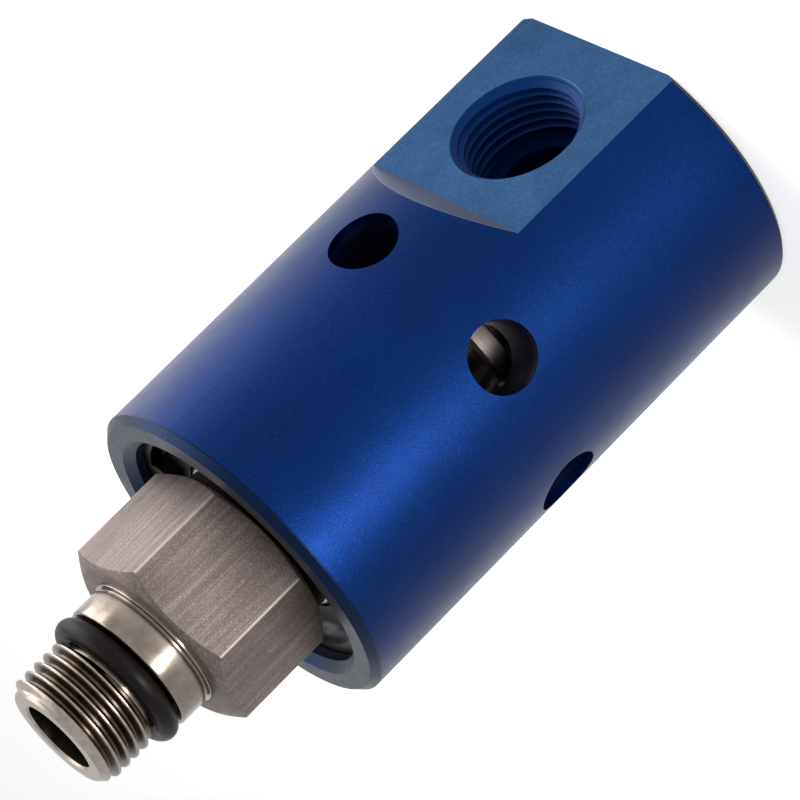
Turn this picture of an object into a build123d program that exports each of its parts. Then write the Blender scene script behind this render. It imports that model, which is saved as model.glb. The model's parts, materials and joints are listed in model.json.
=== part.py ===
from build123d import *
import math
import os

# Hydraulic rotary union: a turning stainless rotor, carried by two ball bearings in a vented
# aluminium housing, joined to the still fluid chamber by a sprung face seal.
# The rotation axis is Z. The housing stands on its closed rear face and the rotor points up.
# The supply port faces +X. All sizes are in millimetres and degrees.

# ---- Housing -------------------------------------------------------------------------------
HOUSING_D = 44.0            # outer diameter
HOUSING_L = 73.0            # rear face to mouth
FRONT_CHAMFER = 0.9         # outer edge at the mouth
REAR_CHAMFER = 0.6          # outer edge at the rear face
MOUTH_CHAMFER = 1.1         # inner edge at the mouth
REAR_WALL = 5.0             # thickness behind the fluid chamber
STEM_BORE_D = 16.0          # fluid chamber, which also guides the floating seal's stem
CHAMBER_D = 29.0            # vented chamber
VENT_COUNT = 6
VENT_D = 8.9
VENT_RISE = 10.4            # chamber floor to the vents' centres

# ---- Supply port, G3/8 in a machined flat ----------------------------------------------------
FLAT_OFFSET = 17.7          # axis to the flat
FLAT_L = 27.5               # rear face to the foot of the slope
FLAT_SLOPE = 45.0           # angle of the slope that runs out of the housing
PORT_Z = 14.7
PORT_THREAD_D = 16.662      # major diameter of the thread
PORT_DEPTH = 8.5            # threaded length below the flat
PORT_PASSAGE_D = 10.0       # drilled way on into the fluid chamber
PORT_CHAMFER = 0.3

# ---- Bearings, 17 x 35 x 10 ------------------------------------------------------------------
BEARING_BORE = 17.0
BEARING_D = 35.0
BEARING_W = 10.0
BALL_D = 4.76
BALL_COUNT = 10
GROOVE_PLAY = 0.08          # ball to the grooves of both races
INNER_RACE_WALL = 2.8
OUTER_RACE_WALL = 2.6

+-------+

● Problem to solve
Return only the lines spanning from the first line of the material through the line with "# The supply", copied exactly, both ends kept.

● Response below
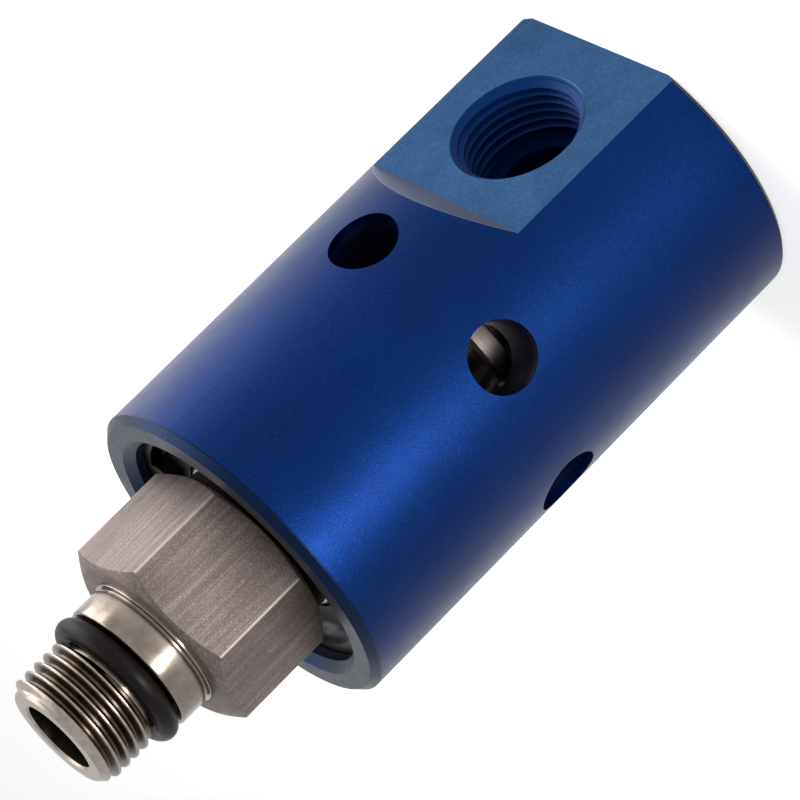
Turn this picture of an object into a build123d program that exports each of its parts. Then write the Blender scene script behind this render. It imports that model, which is saved as model.glb. The model's parts, materials and joints are listed in model.json.
=== part.py ===
from build123d import *
import math
import os

# Hydraulic rotary union: a turning stainless rotor, carried by two ball bearings in a vented
# aluminium housing, joined to the still fluid chamber by a sprung face seal.
# The rotation axis is Z. The housing stands on its closed rear face and the rotor points up.
# The supply port faces +X. All sizes are in millimetres and degrees.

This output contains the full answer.